The increased focus on agency in international development and social justice discourse is articulated in the first annual United Nations Development Programme’s (UNDP) Human Development report. The 1990 report opens with an emphasis on human development – the enlarging of people’s capacity to choose – as central in the pursuit of international development. This notion that an expansion of choice-making capabilities is essential in the pursuit of development marks a discursive shift in the broader international development space. The focus on human development subverts prior assumptions that development is synonymous with a state’s economic growth. The human development approach aims to, at the very least foster “a conducive environment for people, individually and collectively, to develop their full potential and to have a reasonable chance of leading productive and creative lives in accord with their needs and interests” (UN, 1990).

One step further, and in line with the focus on human development, is the idea of agency – an acknowledgement that everyone has the right to choose free from the constraints brought on by structural inequalities and injustices. Therefore, the pursuit of social justice globally must focus on the removal of barriers to agency. 

Strengthening agency can look different depending on the context. For CPJ, one of the critical steps to strengthen the agency of migrants in Canada is to implement a broad and comprehensive regularization program for Temporary Foreign Workers (TFW) and undocumented migrants. Such a program would mean that hundreds of thousands are not left in a state of limbo with their choices extremely limited by precarious immigration status. World Renew strengthens the agency of refugees through its work with Sponsorship Agreement Holder (SAH), by equipping them, and the resettled individuals and families, with the tools they need to navigate the resettlement process. IJM removes barriers to agency by empowering survivors of violence through responsive and accessible justice systems around the world, with the support and active participation of local partners. 

The focus on agency does not start and end with the removal of barriers to one’s agency or solely by enlarging people’s capacity to choose. Recognizing and leveraging the agency that the communities and individuals most impacted by injustice have is also of paramount importance in the design and implementation of programs and policies intended to bring about social justice.
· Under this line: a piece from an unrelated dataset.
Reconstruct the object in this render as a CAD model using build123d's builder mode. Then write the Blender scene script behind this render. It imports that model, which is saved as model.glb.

This claim is rooted in intersectionality, and as such it is worth turning to Kimberlee Crenshaw’s work in her 1989 landmark essay, “Demarginalizing the Intersection of Race and Sex”.” Crenshaw is widely credited with coining the term ‘intersectionality’, in her essay she critiques the legal conceptualization of discrimination as being too narrow and focused on single issues. More specifically, she highlights the inability of US courts to recognize the challenges faced by Black women due to a limited legal definition of discrimination that only made space for either sex discrimination or race discrimination, but failed to consider the intersection. 
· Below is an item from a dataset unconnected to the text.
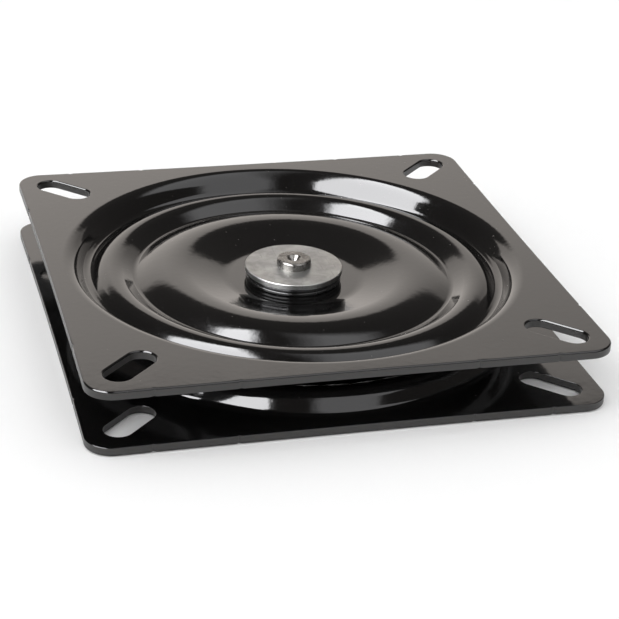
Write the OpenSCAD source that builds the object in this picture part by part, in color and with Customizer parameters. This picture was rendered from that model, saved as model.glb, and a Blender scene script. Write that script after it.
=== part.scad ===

Further, Crenshaw argues that this single axis framework only offers protection to the most privileged within a given group, she writes: “In race discrimination cases, discrimination tends to be viewed in terms of sex- or class-privileged Blacks; in sex discrimination cases, the focus is on race- and class-privileged women” (Crenshaw, 1989, p.3). Such an approach ultimately marginalizes those who occupy the intersections of systemic oppression. A final point that is worth mentioning here is that, for Crenshaw, this marginalization cannot be solved by merely including Black women within the existing single-axis framework. Rather, for feminist theory and anti-racist discourse to adequately address the discrimination of Black women the entire framework must be rethought (Crenshaw, 1989). Such a reconceptualization of discrimination requires a bottom-up approach that begins with addressing the problems of those who occupy the intersections of oppression. In other words, Crenshaw emphasizes the importance of centering the most marginalized in anti-discrimination policy and discourse. 

In applying Crenshaw’s groundbreaking work on intersectionality to international development and social justice policy, the importance of leveraging and recognizing the agency of individuals and communities most impacted by injustice becomes clear. The impacts of climate change, poverty and human rights violations are complex and will differ based on the positionality of the communities and individuals who are at the forefront of these challenges. Development and social justice work must center lived experience and apply an intersectional approach in order to adequately account for the complexities brought on by intersecting oppressions. Bringing lived experience into international development and social justice policy can reveal blindspots in existing legislation and approaches. It can also amplify approaches that have otherwise been suppressed, and helps transcend the orthodox top-down decision making structure.

Ultimately, an approach that centers agency fundamentally changes the relationship between the “helpers” and “beneficiaries”. People who occupy spaces of vulnerability are not treated as victims but as agents of change. Their vulnerability is not seen as an inherent attribute, but rather as a consequence of circumstances that must be changed. The “helpers” become supporters committed to walk alongside with communities, instead of doing work for them. Fortunately, these conversations are increasingly more prevalent in international development spaces, and around IDW. This commitment must continue to transcend so that centering agency becomes a guiding principle of everything we do.